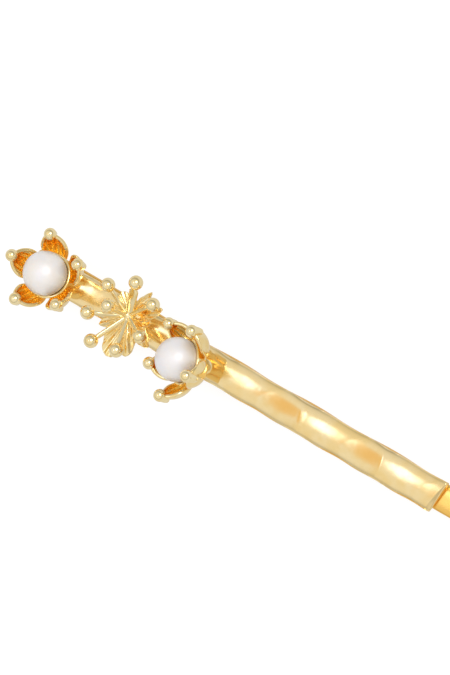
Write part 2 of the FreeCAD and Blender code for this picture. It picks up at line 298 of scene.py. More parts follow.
goldLooks = {
    # pale and deep are the two ends of the plating's colour, satin its roughness range; the back leg's darker
    # orange is painted shade and the ribbed hollows' lighter gold is painted light; grain the size and depth
    # in mm of the fine surface, waves the same for the soft unevenness, the groove shade colour is the
    # painted shade between ribs, stretch how a pattern is drawn out along the strip
    "hammeredGold": dict(pale=(0.95, 0.75, 0.40, 1), deep=(0.93, 0.68, 0.29, 1), patch=1.8,
                         satin=(0.13, 0.22), grain=(0.05, 0.0006), waves=(0.9, 0.010)),
    # darker orange gold for the back leg and bend: painted shade for their place under the front leg; the
    # pattern drawn out along the strip is its real grain
    "shadedDrawnGold": dict(pale=(0.94, 0.58, 0.15, 1), deep=(0.91, 0.50, 0.09, 1), patch=2.4,
                      satin=(0.20, 0.30), grain=(0.05, 0.0012), waves=(1.6, 0.006), stretch=(0.08, 1, 1)),
    "castGold": dict(pale=(0.97, 0.79, 0.43, 1), deep=(0.95, 0.70, 0.28, 1), patch=0.9,
                     satin=(0.10, 0.18), grain=(0.07, 0.0014), waves=(0.5, 0.006)),
    # lighter gold for the petals' ribbed hollows: painted light that brightens them against their real shade
    "ribbedPaintedLightGold": dict(pale=(1.0, 0.90, 0.52, 1), deep=(0.99, 0.82, 0.34, 1), patch=0.4,
                       satin=(0.14, 0.24), grain=(0.06, 0.0030), waves=(0.35, 0.008),
                       grooveShade=(0.95, 0.61, 0.12, 1)),
    "beadGold": dict(pale=(0.96, 0.81, 0.48, 1), deep=(0.94, 0.74, 0.36, 1), patch=0.7,
                     satin=(0.09, 0.16), grain=(0.08, 0.0008), waves=(0.6, 0.004)),
}
platingSockets = {"Metallic": 1.0, "Coat Weight": 0.2, "Coat Roughness": 0.12}    # the same for every gold


def goldMaterial(name, look):
    material, tree, shader, place = newMaterial(name)
    stretch = look.get("stretch", (1, 1, 1))
    patches = noiseAt(tree, place, look["patch"], 3.0, stretch)
    tone = tree.span(patches, *toneSpan, 0.0, 1.0)
    colour = tree.mix(tone, look["pale"], look["deep"])
    # darker orange where the ribs dip: painted shade in the grooves
    if "grooveShade" in look:
        low = tree.add("ShaderNodeAttribute", attribute_name="grooveShade").outputs["Fac"]
        colour = tree.mix(low, colour, look["grooveShade"])
    tree.feed(shader.inputs["Base Color"], colour)
    tree.feed(shader.inputs["Roughness"], tree.span(patches, *satinSpan, *look["satin"]))
    setSockets(shader, platingSockets)
    grainSize, grainDepth = look["grain"]
    waveSize, waveDepth = look["waves"]
    grain = noiseAt(tree, place, grainSize, 2.0, stretch)
    waves = noiseAt(tree, place, waveSize, 1.0, stretch)
    coarse = tree.add("ShaderNodeBump", {"Height": waves, "Distance": waveDepth * mm, "Strength": 1.0})
    fine = tree.add("ShaderNodeBump", {
        "Height": grain, "Distance": grainDepth * mm, "Strength": 1.0, "Normal": coarse.outputs[0]})
    tree.feed(shader.inputs["Normal"], fine.outputs[0])
    return material


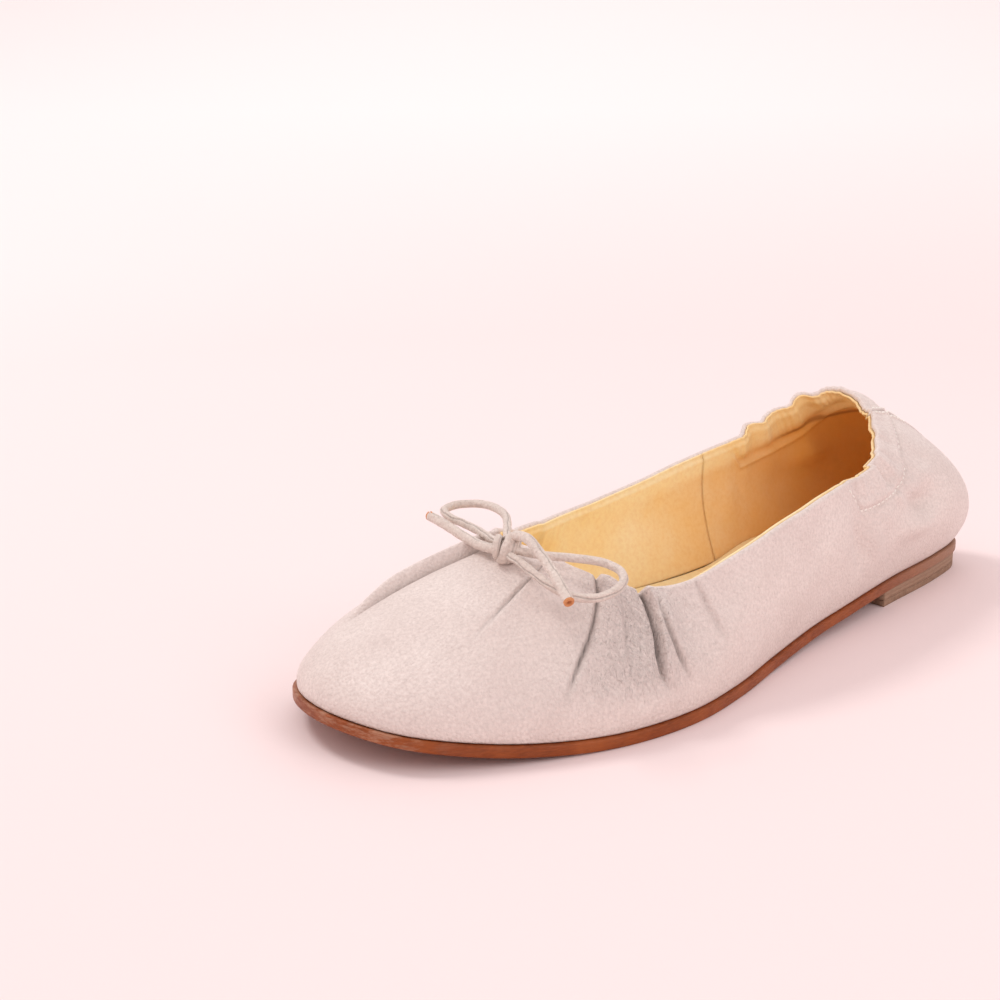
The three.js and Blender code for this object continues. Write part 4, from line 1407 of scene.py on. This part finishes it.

◇ ◇ ◇ ◇

All lines above with "code" in them should be returned.

Write part 2 of the FreeCAD and Blender code for this picture. It picks up at line 298 of scene.py. More parts follow.
The three.js and Blender code for this object continues. Write part 4, from line 1407 of scene.py on. This part finishes it.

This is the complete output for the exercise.